● **Your goal**
Reproduce each record below exactly as written.

● **Information provided**
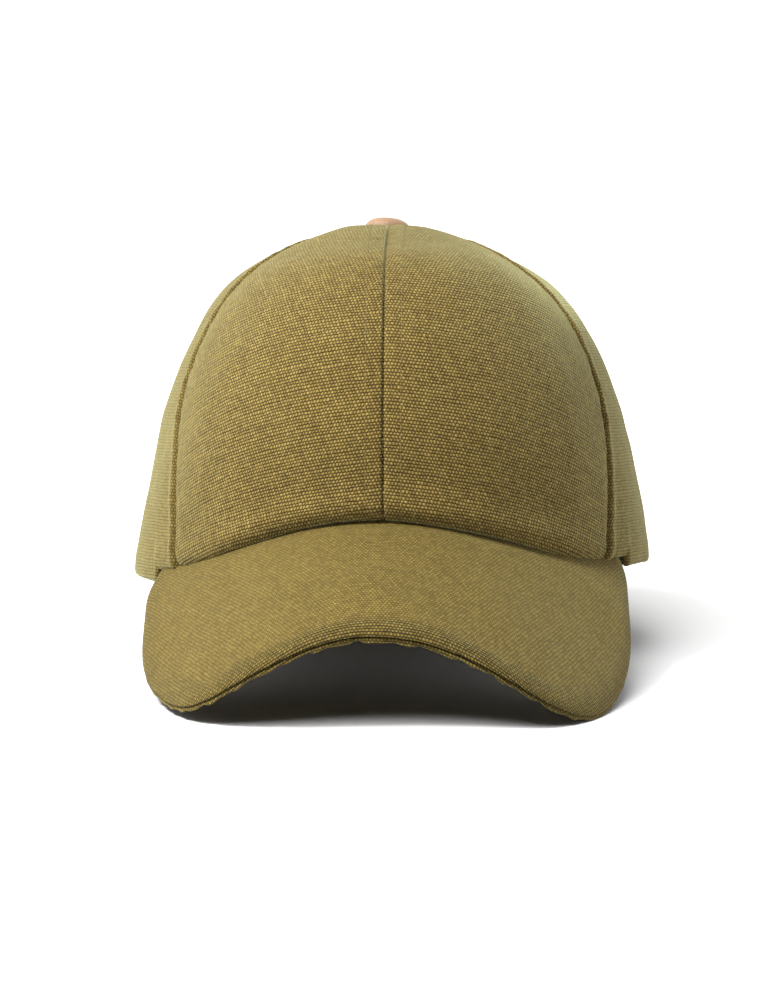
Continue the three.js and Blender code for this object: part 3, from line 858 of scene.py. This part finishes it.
# a white room that is bright behind and at the sides and dim where the camera stands
world = bpy.data.worlds.new("studio")
scene.world = world
world.use_nodes = True
wt = world.node_tree
coord = wt.nodes.new("ShaderNodeTexCoord")
split = wt.nodes.new("ShaderNodeSeparateXYZ")
wt.links.new(coord.outputs["Generated"], split.inputs[0])
sideways = wt.nodes.new("ShaderNodeMath")
sideways.operation = "ABSOLUTE"
wt.links.new(split.outputs[0], sideways.inputs[0])
place = wt.nodes.new("ShaderNodeMath")
place.operation = "MULTIPLY_ADD"
wt.links.new(sideways.outputs[0], place.inputs[0])
place.inputs[1].default_value = 0.6
wt.links.new(split.outputs[1], place.inputs[2])
fall = wt.nodes.new("ShaderNodeMapRange")
fall.interpolation_type = "SMOOTHSTEP"
wt.links.new(place.outputs[0], fall.inputs[0])
for i, x in enumerate((-0.35, 0.45, 0.03, 1.87)):
    fall.inputs[i + 1].default_value = x
wt.links.new(fall.outputs[0], wt.nodes["Background"].inputs[1])
wt.nodes["Background"].inputs[0].default_value = (1.0, 1.0, 1.0, 1.0)


def area(name, place, aim, size, power, colour=(1, 1, 1)):
    light = bpy.data.lights.new(name, "AREA")
    light.shape = "DISK"
    light.size = size
    light.energy = power
    light.color = colour
    obj = bpy.data.objects.new(name, light)
    obj.location = place
    obj.rotation_euler = (Vector(aim) - Vector(place)).to_track_quat("-Z", "Y").to_euler()
    scene.collection.objects.link(obj)
    return obj


area("key", (-1.005, -0.757, 1.624), (0, 0, 0.07), 0.55, 108.0, (1.0, 0.985, 0.95))
# a wide soft lamp overhead that whitens the floor only
overhead = area("overhead", (-0.35, -0.87, 1.4), (0.0, 0.0, 0), 1.3, 78.0)
floor_only = bpy.data.collections.new("floor_only")
floor_only.objects.link(floor)
overhead.light_linking.receiver_collection = floor_only

# camera: 1.4 m away, 8.14 degrees above the horizon
DIST, ELEV, SCALE = 1.4, 8.14, 3050.0  # SCALE is pixels for each metre at the target
aim = Vector(((-1.53 + CENTRE[0]) * 0.001, CENTRE[1] * 0.001, (49.2 - 1.3) * 0.001))
cam_data = bpy.data.cameras.new("camera")
cam = bpy.data.objects.new("camera", cam_data)
scene.collection.objects.link(cam)
e = ELEV * RAD
cam.location = aim + Vector((0, -DIST * math.cos(e), DIST * math.sin(e)))
cam.rotation_euler = (aim - cam.location).to_track_quat("-Z", "Y").to_euler()
cam_data.sensor_fit = "VERTICAL"
cam_data.sensor_height = 36.0
cam_data.lens = SCALE * DIST / 1000 * 36.0
cam_data.clip_start = 0.05
cam_data.clip_end = 100
scene.camera = cam
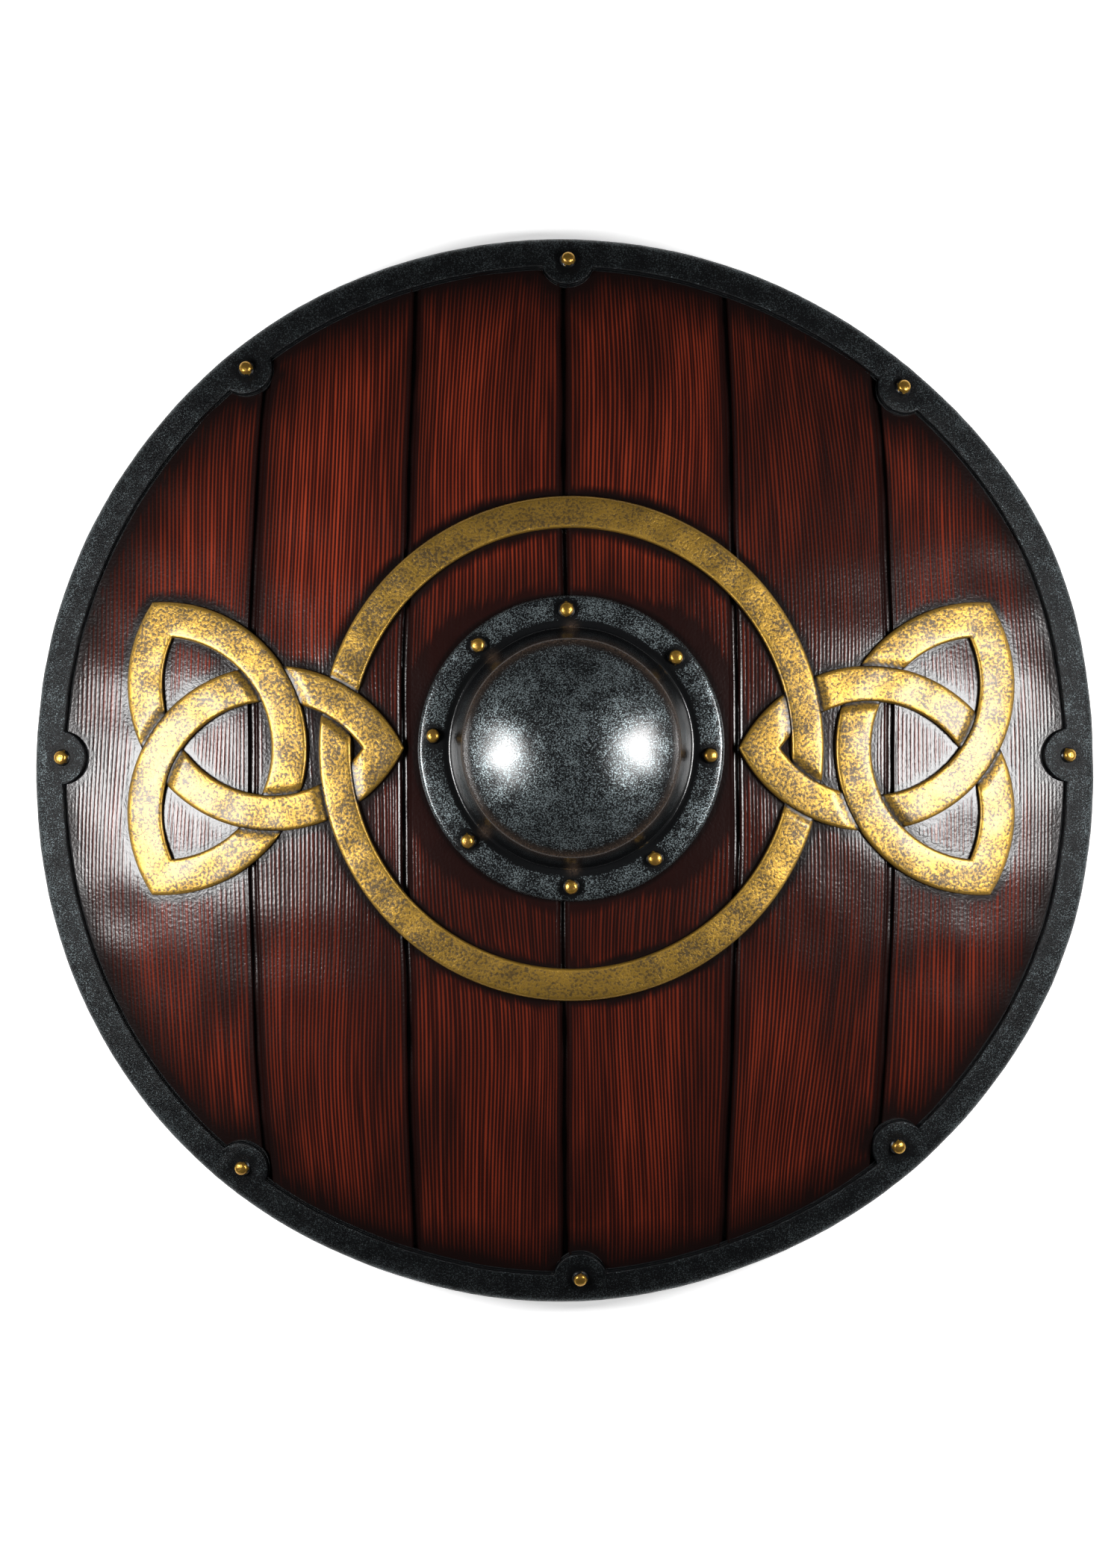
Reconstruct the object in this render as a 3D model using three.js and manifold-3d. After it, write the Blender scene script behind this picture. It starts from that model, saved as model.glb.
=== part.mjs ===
// A round centre-grip shield for live role play: a dished foam board carved as six planks, a rim
// with eight studded lobes, a hollow boss over the hand hole, a knotwork emblem and a grip bar.
// It lies on the back edge of its rim, face up: millimetres, +Z up, +Y towards the top of the face.
import * as THREE from "three";
import { mergeVertices } from "three/addons/utils/BufferGeometryUtils.js";
import Module from "manifold-3d";

const wasm = await Module();
wasm.setup();

// ---- Driving dimensions ----
const SHIELD_R = 300; // mean outer radius of the rim
const DISH_DEPTH = 60; // rise of the face from its edge to its middle
const EDGE_HEIGHT = 17.5; // height of the face above the floor at the outer radius
const BOARD_THICKNESS = 14;
const GLUE_GAP = 0.4; // air left between pieces that touch
// The outline is cut by hand: each wave is [crests round the edge, share of the radius, phase].
const OUTLINE_WAVES = [
  [2, 0.0015, 90],
  [3, 0.0034, -2.5],
  [4, 0.0026, 159],
  [5, 0.0008, 168],
  [6, 0.002, 178],
  [7, 0.0011, 158],
  [8, 0.0009, 218],
  [9, 0.0007, 246],
  [10, 0.0007, 198],
];

const SEAMS_X = [-174, -88, 0, 95, 182]; // seams between planks, at the middle of the face
const SEAM_BOW = 0.078; // share by which a seam leans in at the edge, from the bending of the board
const SEAM_HALF_WIDTH = 2.6;
const SEAM_FLOOR_HALF_WIDTH = 1;
const SEAM_DEPTH = 2.8;

const RIM_WIDTH = 17; // of the band on the face
const RIM_LIP = 3.6; // of the band over the face
const RIM_WALL = 4.2;
const RIM_FOOT_WIDTH = 12; // of the back band that lies on the floor
const LOBE_R = 15.1;
const LOBE_SHIFT = 1.3; // of a lobe's centre, outward from its stud
// Set by hand: the direction of each stud from the middle, in degrees, and its distance.
const RIM_STUDS = [
  [1.7, 283.6],
  [48.4, 287.4],
  [89.6, 286.8],
  [128.4, 287.8],
  [178.6, 282.5],
  [231, 287.8],
  [271.8, 285.8],
  [311.6, 282.7],
];

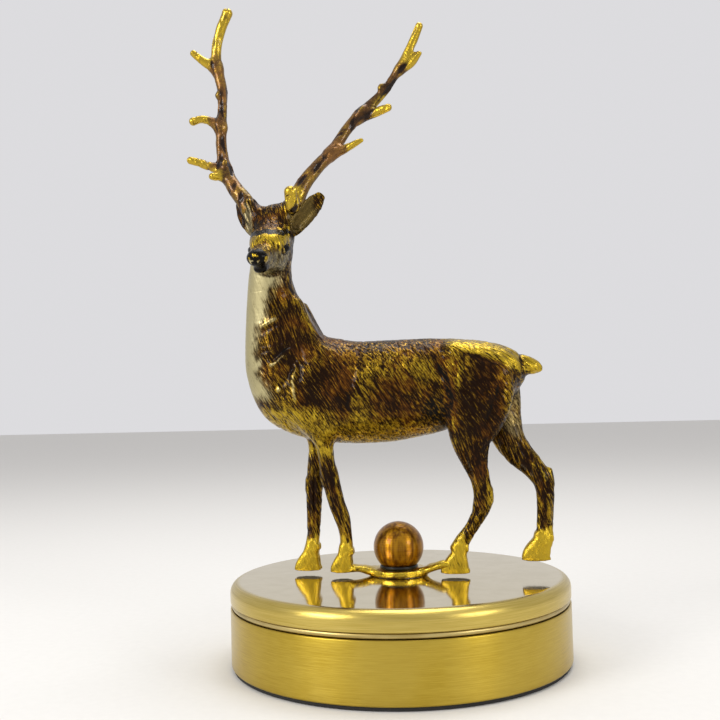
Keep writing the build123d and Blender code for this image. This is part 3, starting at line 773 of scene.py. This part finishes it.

● **Full response**
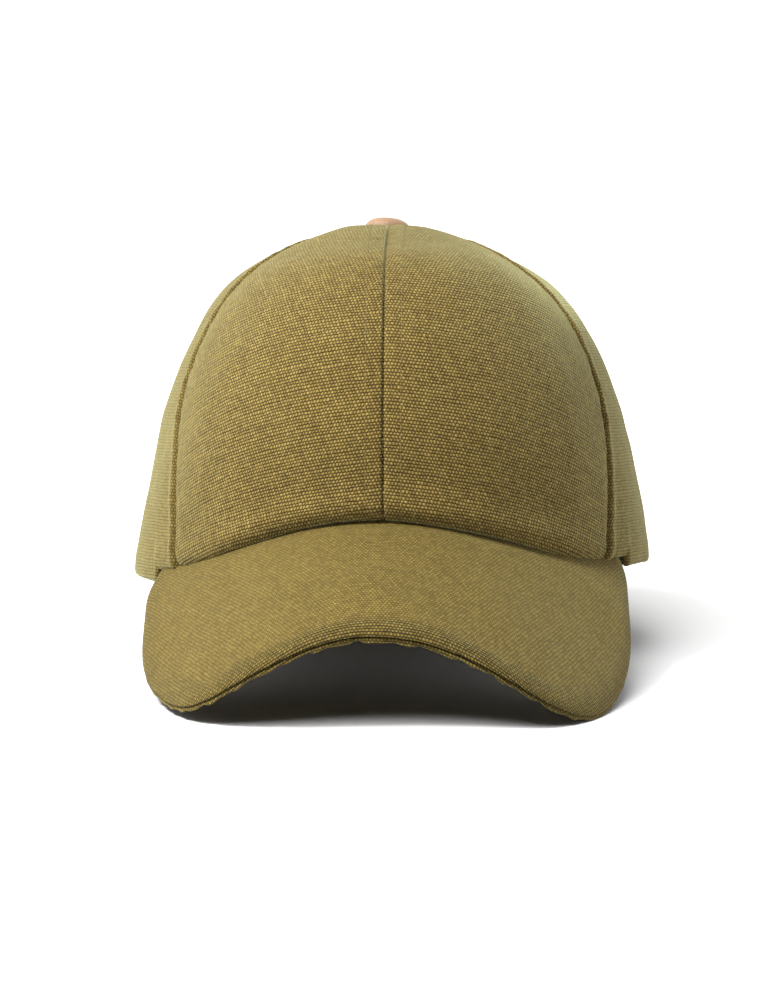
Continue the three.js and Blender code for this object: part 3, from line 858 of scene.py. This part finishes it.
# a white room that is bright behind and at the sides and dim where the camera stands
world = bpy.data.worlds.new("studio")
scene.world = world
world.use_nodes = True
wt = world.node_tree
coord = wt.nodes.new("ShaderNodeTexCoord")
split = wt.nodes.new("ShaderNodeSeparateXYZ")
wt.links.new(coord.outputs["Generated"], split.inputs[0])
sideways = wt.nodes.new("ShaderNodeMath")
sideways.operation = "ABSOLUTE"
wt.links.new(split.outputs[0], sideways.inputs[0])
place = wt.nodes.new("ShaderNodeMath")
place.operation = "MULTIPLY_ADD"
wt.links.new(sideways.outputs[0], place.inputs[0])
place.inputs[1].default_value = 0.6
wt.links.new(split.outputs[1], place.inputs[2])
fall = wt.nodes.new("ShaderNodeMapRange")
fall.interpolation_type = "SMOOTHSTEP"
wt.links.new(place.outputs[0], fall.inputs[0])
for i, x in enumerate((-0.35, 0.45, 0.03, 1.87)):
    fall.inputs[i + 1].default_value = x
wt.links.new(fall.outputs[0], wt.nodes["Background"].inputs[1])
wt.nodes["Background"].inputs[0].default_value = (1.0, 1.0, 1.0, 1.0)


def area(name, place, aim, size, power, colour=(1, 1, 1)):
    light = bpy.data.lights.new(name, "AREA")
    light.shape = "DISK"
    light.size = size
    light.energy = power
    light.color = colour
    obj = bpy.data.objects.new(name, light)
    obj.location = place
    obj.rotation_euler = (Vector(aim) - Vector(place)).to_track_quat("-Z", "Y").to_euler()
    scene.collection.objects.link(obj)
    return obj


area("key", (-1.005, -0.757, 1.624), (0, 0, 0.07), 0.55, 108.0, (1.0, 0.985, 0.95))
# a wide soft lamp overhead that whitens the floor only
overhead = area("overhead", (-0.35, -0.87, 1.4), (0.0, 0.0, 0), 1.3, 78.0)
floor_only = bpy.data.collections.new("floor_only")
floor_only.objects.link(floor)
overhead.light_linking.receiver_collection = floor_only

# camera: 1.4 m away, 8.14 degrees above the horizon
DIST, ELEV, SCALE = 1.4, 8.14, 3050.0  # SCALE is pixels for each metre at the target
aim = Vector(((-1.53 + CENTRE[0]) * 0.001, CENTRE[1] * 0.001, (49.2 - 1.3) * 0.001))
cam_data = bpy.data.cameras.new("camera")
cam = bpy.data.objects.new("camera", cam_data)
scene.collection.objects.link(cam)
e = ELEV * RAD
cam.location = aim + Vector((0, -DIST * math.cos(e), DIST * math.sin(e)))
cam.rotation_euler = (aim - cam.location).to_track_quat("-Z", "Y").to_euler()
cam_data.sensor_fit = "VERTICAL"
cam_data.sensor_height = 36.0
cam_data.lens = SCALE * DIST / 1000 * 36.0
cam_data.clip_start = 0.05
cam_data.clip_end = 100
scene.camera = cam
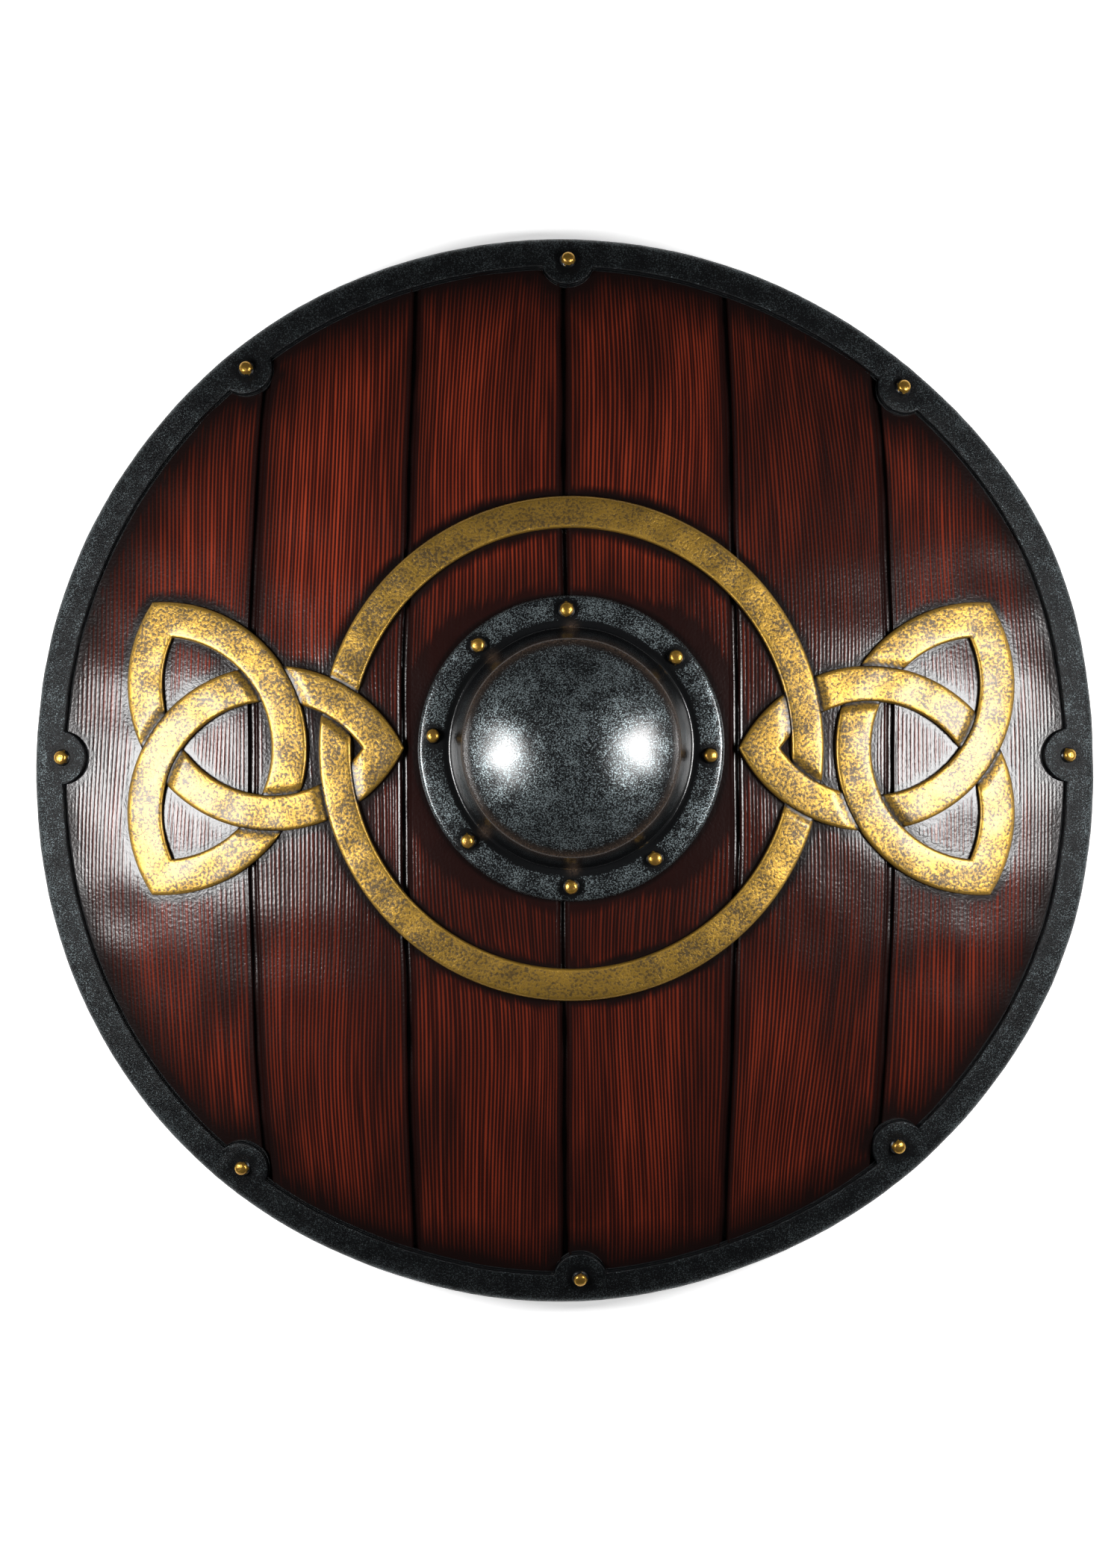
Reconstruct the object in this render as a 3D model using three.js and manifold-3d. After it, write the Blender scene script behind this picture. It starts from that model, saved as model.glb.
=== part.mjs ===
// A round centre-grip shield for live role play: a dished foam board carved as six planks, a rim
// with eight studded lobes, a hollow boss over the hand hole, a knotwork emblem and a grip bar.
// It lies on the back edge of its rim, face up: millimetres, +Z up, +Y towards the top of the face.
import * as THREE from "three";
import { mergeVertices } from "three/addons/utils/BufferGeometryUtils.js";
import Module from "manifold-3d";

const wasm = await Module();
wasm.setup();

// ---- Driving dimensions ----
const SHIELD_R = 300; // mean outer radius of the rim
const DISH_DEPTH = 60; // rise of the face from its edge to its middle
const EDGE_HEIGHT = 17.5; // height of the face above the floor at the outer radius
const BOARD_THICKNESS = 14;
const GLUE_GAP = 0.4; // air left between pieces that touch
// The outline is cut by hand: each wave is [crests round the edge, share of the radius, phase].
const OUTLINE_WAVES = [
  [2, 0.0015, 90],
  [3, 0.0034, -2.5],
  [4, 0.0026, 159],
  [5, 0.0008, 168],
  [6, 0.002, 178],
  [7, 0.0011, 158],
  [8, 0.0009, 218],
  [9, 0.0007, 246],
  [10, 0.0007, 198],
];

const SEAMS_X = [-174, -88, 0, 95, 182]; // seams between planks, at the middle of the face
const SEAM_BOW = 0.078; // share by which a seam leans in at the edge, from the bending of the board
const SEAM_HALF_WIDTH = 2.6;
const SEAM_FLOOR_HALF_WIDTH = 1;
const SEAM_DEPTH = 2.8;

const RIM_WIDTH = 17; // of the band on the face
const RIM_LIP = 3.6; // of the band over the face
const RIM_WALL = 4.2;
const RIM_FOOT_WIDTH = 12; // of the back band that lies on the floor
const LOBE_R = 15.1;
const LOBE_SHIFT = 1.3; // of a lobe's centre, outward from its stud
// Set by hand: the direction of each stud from the middle, in degrees, and its distance.
const RIM_STUDS = [
  [1.7, 283.6],
  [48.4, 287.4],
  [89.6, 286.8],
  [128.4, 287.8],
  [178.6, 282.5],
  [231, 287.8],
  [271.8, 285.8],
  [311.6, 282.7],
];

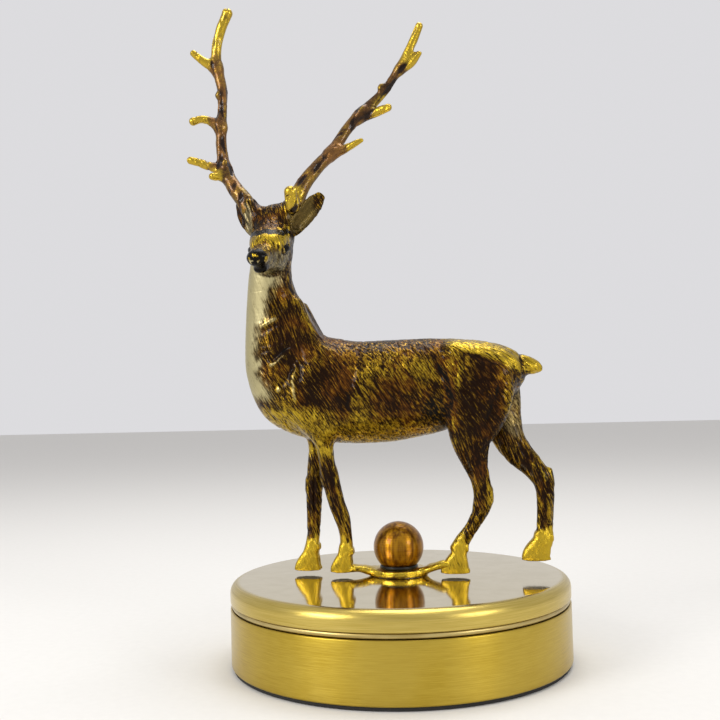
Keep writing the build123d and Blender code for this image. This is part 3, starting at line 773 of scene.py. This part finishes it.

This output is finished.